TASK INSTRUCTIONS:
Quote every line from the top of the listing down to and including the line that contains "ties and strap.".
=== RECORDS PROVIDED ===
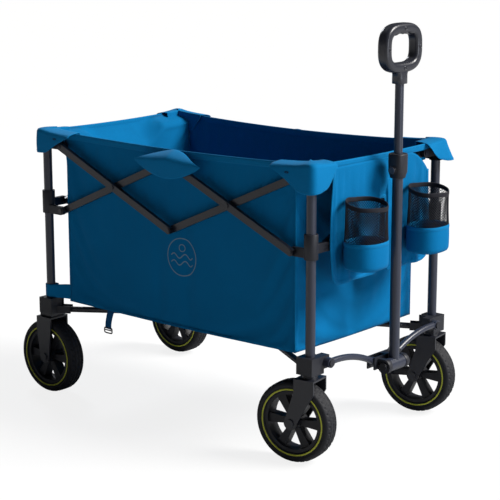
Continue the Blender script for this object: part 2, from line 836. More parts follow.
@dataclass
class Tub:
    """The sewn tub: four walls, a floor, its padded mat, hems, hoods, seams, ties and strap.

    Attributes:
        sizes: the places that it hangs from.
        fold: how the frame comes together.
        loom: what drapes its walls.
        rim_sag: how far a long rim dips between two corners.
        end_sag: how far an end's rim dips.
        rim_out: how far a long rim stands outside its wall.
        rim_pull: how far its middle is drawn back in.
        rim_flare: how much further out it runs near the posts.
        lean_from: share of a wall's height from which it leans out to the rim.
        belly: how far a wall bulges in the middle.
        reach: the furthest that a point moves in the drape.
        hem: height of a hem.
        columns: points along a long wall.
        end_columns: points along an end wall.
        rows: points up a wall.
    """

    sizes: Sizes
    fold: Fold
    loom: Loom
    rim_sag: float = 11 * MM
    end_sag: float = 4 * MM
    rim_out: float = 9 * MM
    rim_pull: float = 7 * MM
    rim_flare: float = 12 * MM
    lean_from: float = 0.84
    belly: float = 5 * MM
    reach: float = 6 * MM
    hem: float = 15 * MM
    columns: int = 97
    end_columns: int = 61
    rows: int = 61

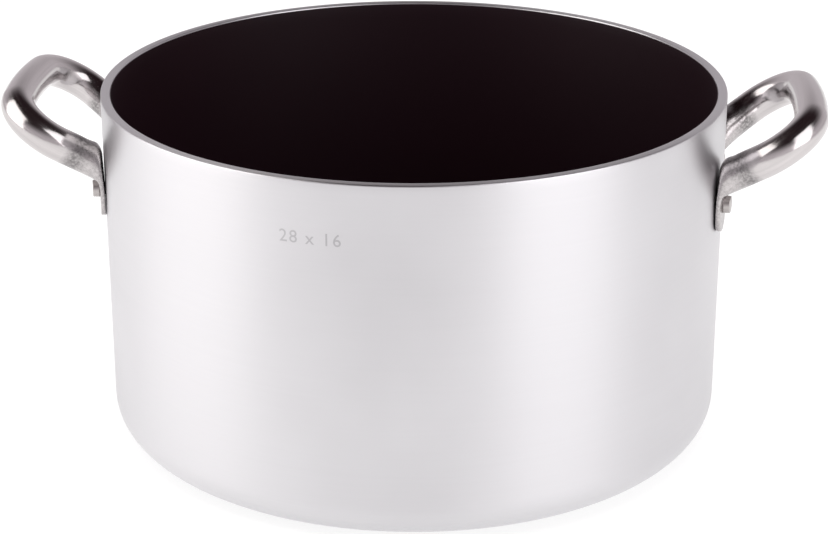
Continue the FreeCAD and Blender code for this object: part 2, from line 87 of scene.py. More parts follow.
def turning_tree(material, around, seam=0.00001):
    """Geometry nodes that turn the half section they are given about the Z axis."""
    tree = bpy.data.node_groups.new("turn_on_lathe", "GeometryNodeTree")
    face = tree.interface
    face.new_socket("Half section", in_out="INPUT", socket_type="NodeSocketGeometry")
    around_socket = face.new_socket("Facets around", in_out="INPUT", socket_type="NodeSocketInt")
    seam_socket = face.new_socket("Seam distance", in_out="INPUT", socket_type="NodeSocketFloat")
    face.new_socket("Turned shell", in_out="OUTPUT", socket_type="NodeSocketGeometry")
    nodes, links = tree.nodes, tree.links

    def add(kind, **settings):
        node = nodes.new(kind)
        for name, setting in settings.items():
            setattr(node, name, setting)
        return node

    def maths(operation, first, second):
        node = add("ShaderNodeMath", operation=operation)
        for socket, source in zip(node.inputs, (first, second)):
            if isinstance(source, (int, float)):
                socket.default_value = source
            else:
                links.new(source, socket)
        return node.outputs[0]

    given = add("NodeGroupInput")
    result = add("NodeGroupOutput")
    size = add("GeometryNodeAttributeDomainSize", component="MESH")
    links.new(given.outputs["Half section"], size.inputs[0])
    count = size.outputs["Point Count"]
    grid = add("GeometryNodeMeshGrid")
    grid.inputs["Size X"].default_value = 1.0
    grid.inputs["Size Y"].default_value = 1.0
    links.new(count, grid.inputs["Vertices X"])
    links.new(maths("ADD", given.outputs["Facets around"], 1), grid.inputs["Vertices Y"])
    place = add("GeometryNodeInputPosition")
    split = add("ShaderNodeSeparateXYZ")
    links.new(place.outputs[0], split.inputs[0])
    last = maths("SUBTRACT", count, 1)
    rank = maths("ROUND", maths("MULTIPLY", maths("ADD", split.outputs[0], 0.5), last), 0)
    angle = maths("MULTIPLY", maths("ADD", split.outputs[1], 0.5), 2 * math.pi)
    sample = add("GeometryNodeSampleIndex", data_type="FLOAT_VECTOR", domain="POINT")
    links.new(given.outputs["Half section"], sample.inputs["Geometry"])
    links.new(place.outputs[0], sample.inputs["Value"])
    links.new(rank, sample.inputs["Index"])
    section = add("ShaderNodeSeparateXYZ")
    links.new(sample.outputs["Value"], section.inputs[0])
    round_point = add("ShaderNodeCombineXYZ")
    links.new(maths("MULTIPLY", section.outputs[0], maths("COSINE", angle, 0)), round_point.inputs[0])
    links.new(maths("MULTIPLY", section.outputs[0], maths("SINE", angle, 0)), round_point.inputs[1])
    links.new(section.outputs[2], round_point.inputs[2])
    wrap = add("GeometryNodeSetPosition")
    links.new(grid.outputs["Mesh"], wrap.inputs["Geometry"])
    links.new(round_point.outputs[0], wrap.inputs["Position"])
    weld = add("GeometryNodeMergeByDistance")
    links.new(wrap.outputs[0], weld.inputs["Geometry"])
    links.new(given.outputs["Seam distance"], weld.inputs["Distance"])
    smooth = add("GeometryNodeSetShadeSmooth")
    links.new(weld.outputs[0], smooth.inputs["Geometry"])
    real = add("GeometryNodeRealizeInstances")
    links.new(smooth.outputs[0], real.inputs[0])
    paint = add("GeometryNodeSetMaterial")
    paint.inputs["Material"].default_value = material
    links.new(real.outputs[0], paint.inputs["Geometry"])
    links.new(paint.outputs[0], result.inputs[0])
    return tree, {around_socket.identifier: around, seam_socket.identifier: seam}


def plain_mesh_from_nodes(name, start_mesh, tree, settings, material):
    """Run a node tree once on a start mesh and keep only the finished mesh."""
    blank = bpy.data.objects.new(name + "_start", start_mesh)
    bpy.context.scene.collection.objects.link(blank)
    modifier = blank.modifiers.new("build", "NODES")
    modifier.node_group = tree
    for identifier, setting in settings.items():
        modifier[identifier] = setting
    evaluated = blank.evaluated_get(bpy.context.evaluated_depsgraph_get())
    mesh = bpy.data.meshes.new_from_object(evaluated)
    blank.modifiers.clear()
    bpy.data.objects.remove(blank)
    mesh.name = name
    finished = bmesh.new()
    finished.from_mesh(mesh)
    bmesh.ops.recalc_face_normals(finished, faces=finished.faces)
    if finished.calc_volume(signed=True) < 0:
        bmesh.ops.reverse_faces(finished, faces=finished.faces)
    finished.to_mesh(mesh)
    finished.free()
    mesh.materials.clear()
    mesh.materials.append(material)
    piece = bpy.data.objects.new(name, mesh)
    bpy.context.scene.collection.objects.link(piece)
    return piece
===
ANSWER TO THIS EXERCISE:
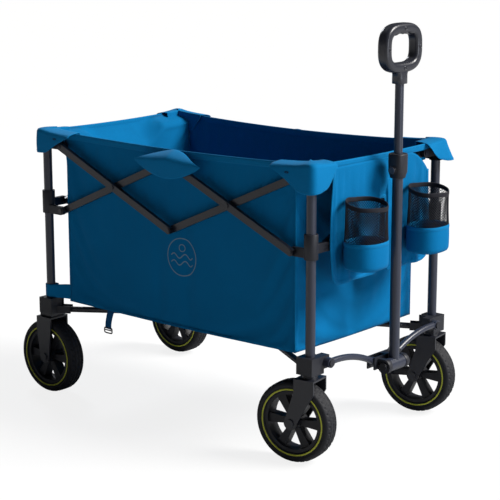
Continue the Blender script for this object: part 2, from line 836. More parts follow.
@dataclass
class Tub:
    """The sewn tub: four walls, a floor, its padded mat, hems, hoods, seams, ties and strap.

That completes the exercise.